• TASK REQUIREMENTS:
What follows is a listing; give it again exactly, in its entirety.

• ENTRIES SUPPLIED:
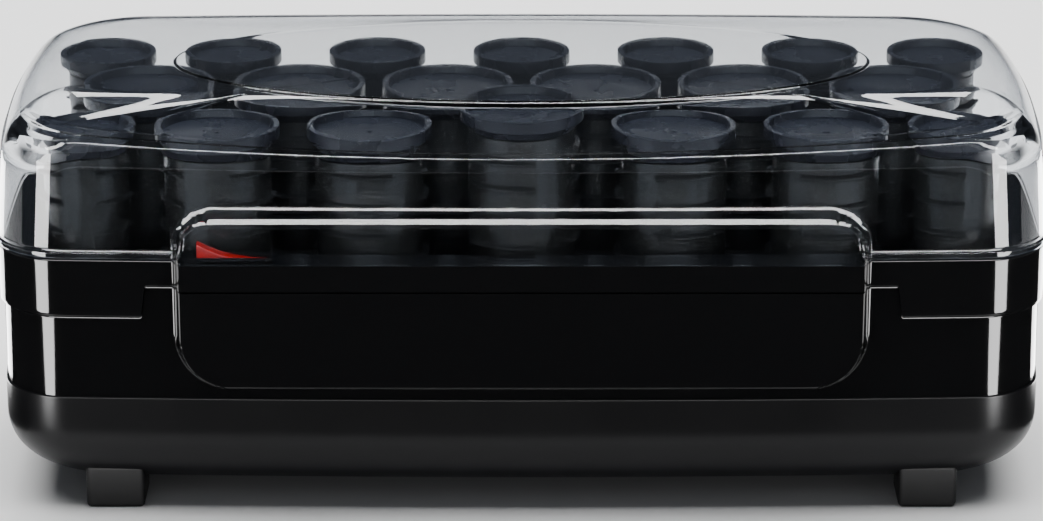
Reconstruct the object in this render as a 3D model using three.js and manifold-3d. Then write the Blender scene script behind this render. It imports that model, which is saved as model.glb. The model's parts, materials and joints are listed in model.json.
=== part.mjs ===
// Heated hair roller set: a low black case on four feet, with a heating plate and twenty metal
// posts inside it, a ribbed roller on each post, a red rocker switch, and a clear hinged lid.
// Millimetres, +Z up, +Y to the rear. The origin is under the middle of the case, on the table.
import * as THREE from "three";
import { mergeVertices } from "three/addons/utils/BufferGeometryUtils.js";
import Module from "manifold-3d";

const wasm = await Module();
wasm.setup();

// ---------------------------------------------------------------- driving dimensions
const GAP = 0.3; // clearance between pieces that touch
const RUNNING = 0.4; // clearance around a piece that turns

// Case outline, seen from above
const CASE_WIDTH = 350;
const CASE_DEPTH = 143;
const SIDE_BOW = 4.5; // how far each short side bulges
const FACE_BOW = 4; // how far the front and the rear bulge
const CORNER = 20;

// Case heights above the table
const BASE_Z = 7.3; // underside of the pan
const PAN_TOP = 37;
const BODY_TOP = 70.3;
const APRON_TOP = 81; // the body's raised middle at the front
const BEZEL_TOP = 90;
const LID_TOP = 141;

// Walls
const WALL = 2.5;
const BEZEL_WALL = 2.2;
const BODY_INSET = 1.5; // the body stands in this far from the bezel
const PAN_ROUND = 24; // radius between the pan's side and its underside

// Lid shape
const LID_DRAFT = 1.5;
const SHOULDER_Z = 117; // where the lid's walls start to turn over
const CROWN = 1; // rise of the lid's middle over its edge
const SHOULDER_SIDE = 24;
const SHOULDER_FRONT = 9;
const SHOULDER_REAR = 20;

// Raised panel on the front, shared by lid, bezel and body
const PANEL_PROUD = 4.5;
const PANEL_WIDTH = 221;
const PANEL_LOW = 48.3;
const PANEL_HIGH = 102.6;
const PANEL_TOP_CORNER = 10;
const PANEL_BOTTOM_CORNER = 16;
const PANEL_SIDE_SLOPE = 3.4;
const PANEL_TOP_SLOPE = 5.5;
const APRON_HALF = 123.5;

// Well that the rollers stand in, and the deck at its bottom
const LEDGE_SIDE = 13; // width of the bezel's top at the sides
const LEDGE_FRONT = 9;
const LEDGE_REAR = 9.5;
const WELL_CORNER = 16;
const WELL_WALL = 2;
const LEDGE = 2; // thickness of the bezel's top
const DECK_TOP = 60;
const DECK_THICK = 2.4;
const DECK_LIP = 3; // how far the deck reaches past the well

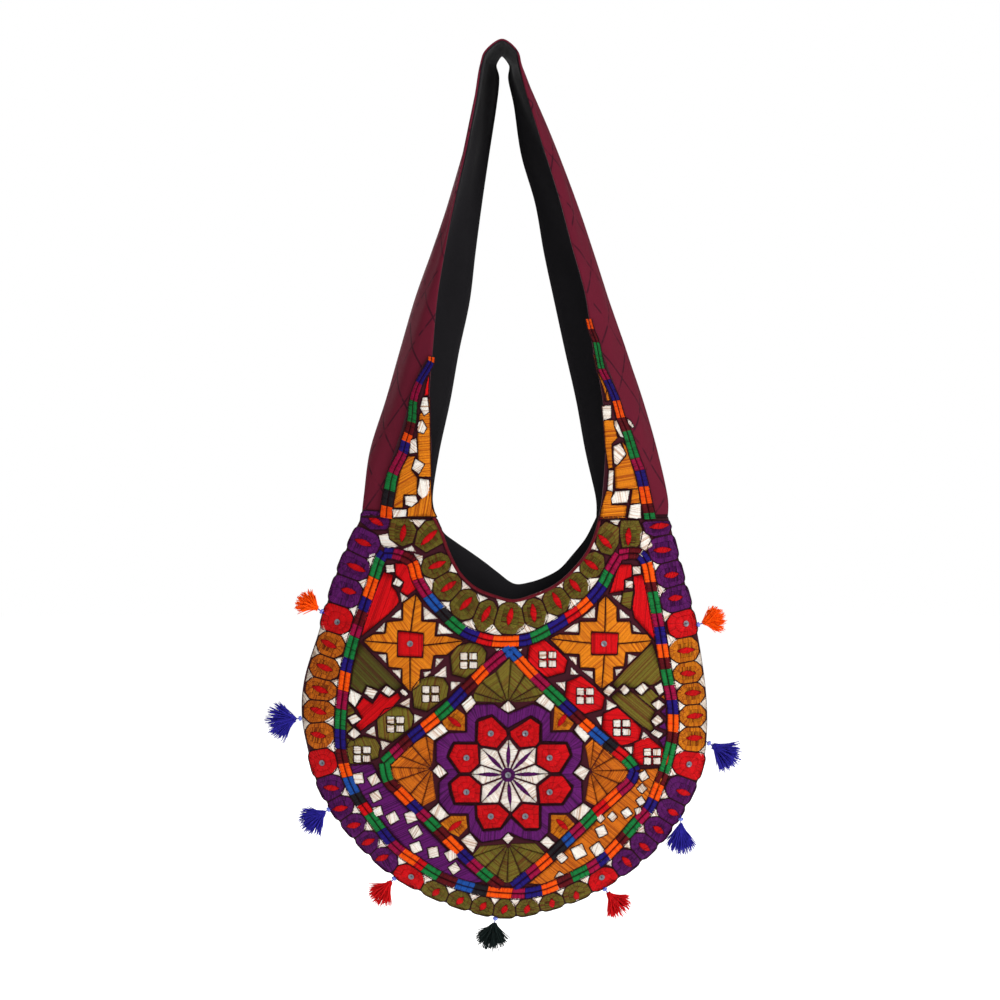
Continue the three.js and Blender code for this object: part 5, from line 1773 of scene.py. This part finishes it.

• SOLUTION:
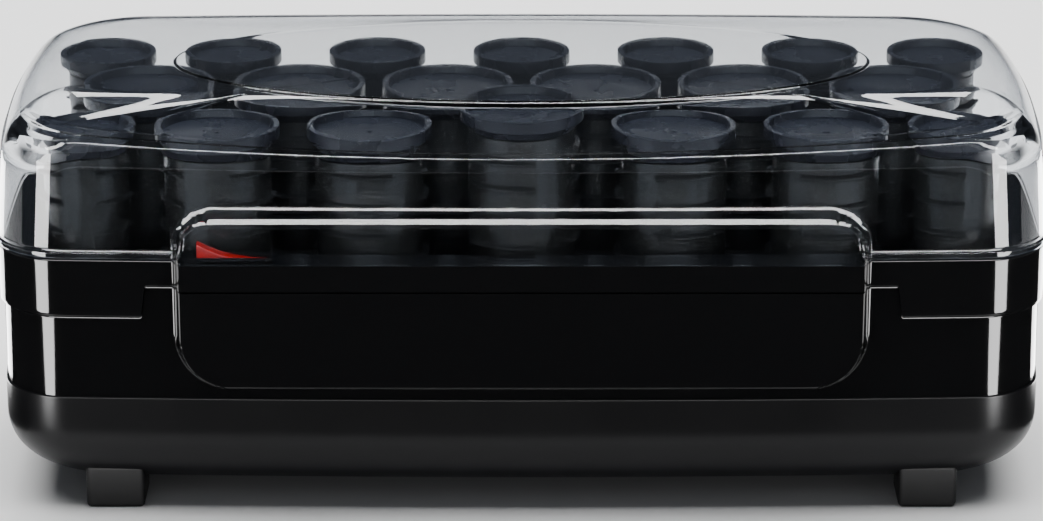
Reconstruct the object in this render as a 3D model using three.js and manifold-3d. Then write the Blender scene script behind this render. It imports that model, which is saved as model.glb. The model's parts, materials and joints are listed in model.json.
=== part.mjs ===
// Heated hair roller set: a low black case on four feet, with a heating plate and twenty metal
// posts inside it, a ribbed roller on each post, a red rocker switch, and a clear hinged lid.
// Millimetres, +Z up, +Y to the rear. The origin is under the middle of the case, on the table.
import * as THREE from "three";
import { mergeVertices } from "three/addons/utils/BufferGeometryUtils.js";
import Module from "manifold-3d";

const wasm = await Module();
wasm.setup();

// ---------------------------------------------------------------- driving dimensions
const GAP = 0.3; // clearance between pieces that touch
const RUNNING = 0.4; // clearance around a piece that turns

// Case outline, seen from above
const CASE_WIDTH = 350;
const CASE_DEPTH = 143;
const SIDE_BOW = 4.5; // how far each short side bulges
const FACE_BOW = 4; // how far the front and the rear bulge
const CORNER = 20;

// Case heights above the table
const BASE_Z = 7.3; // underside of the pan
const PAN_TOP = 37;
const BODY_TOP = 70.3;
const APRON_TOP = 81; // the body's raised middle at the front
const BEZEL_TOP = 90;
const LID_TOP = 141;

// Walls
const WALL = 2.5;
const BEZEL_WALL = 2.2;
const BODY_INSET = 1.5; // the body stands in this far from the bezel
const PAN_ROUND = 24; // radius between the pan's side and its underside

// Lid shape
const LID_DRAFT = 1.5;
const SHOULDER_Z = 117; // where the lid's walls start to turn over
const CROWN = 1; // rise of the lid's middle over its edge
const SHOULDER_SIDE = 24;
const SHOULDER_FRONT = 9;
const SHOULDER_REAR = 20;

// Raised panel on the front, shared by lid, bezel and body
const PANEL_PROUD = 4.5;
const PANEL_WIDTH = 221;
const PANEL_LOW = 48.3;
const PANEL_HIGH = 102.6;
const PANEL_TOP_CORNER = 10;
const PANEL_BOTTOM_CORNER = 16;
const PANEL_SIDE_SLOPE = 3.4;
const PANEL_TOP_SLOPE = 5.5;
const APRON_HALF = 123.5;

// Well that the rollers stand in, and the deck at its bottom
const LEDGE_SIDE = 13; // width of the bezel's top at the sides
const LEDGE_FRONT = 9;
const LEDGE_REAR = 9.5;
const WELL_CORNER = 16;
const WELL_WALL = 2;
const LEDGE = 2; // thickness of the bezel's top
const DECK_TOP = 60;
const DECK_THICK = 2.4;
const DECK_LIP = 3; // how far the deck reaches past the well

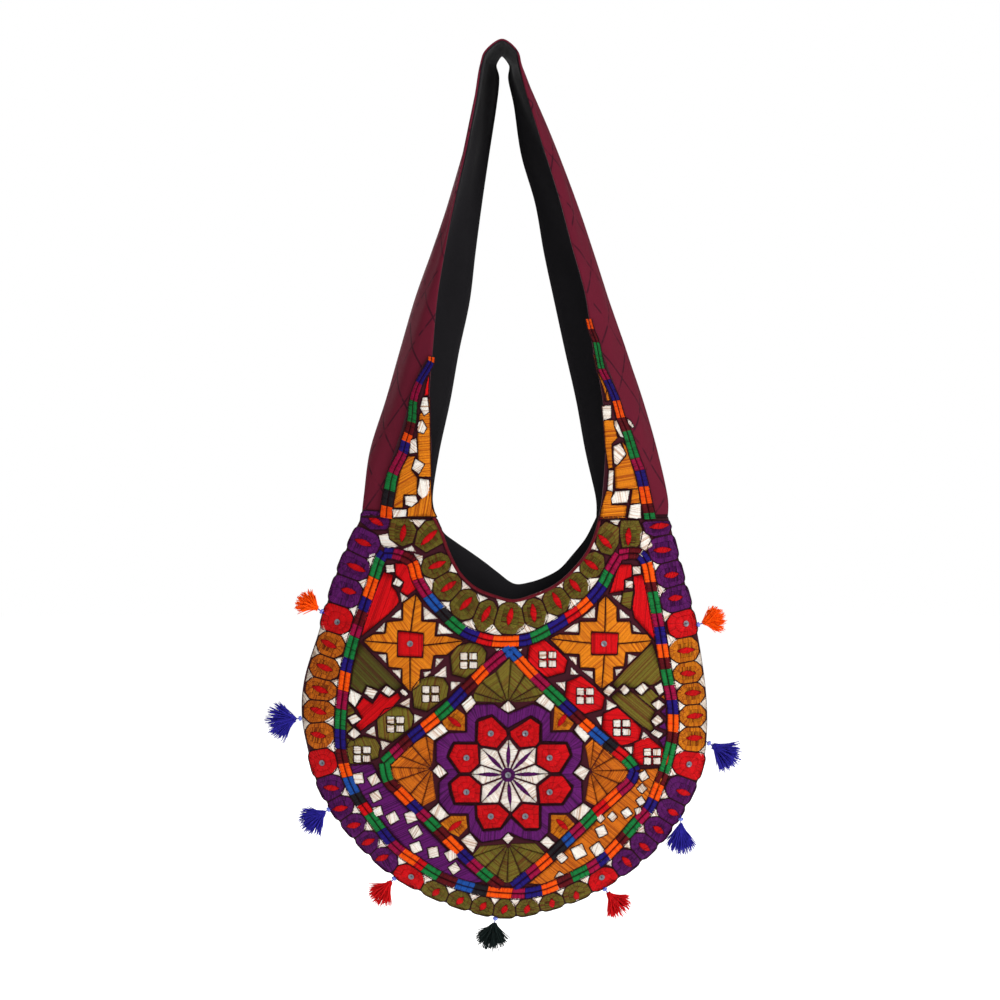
Continue the three.js and Blender code for this object: part 5, from line 1773 of scene.py. This part finishes it.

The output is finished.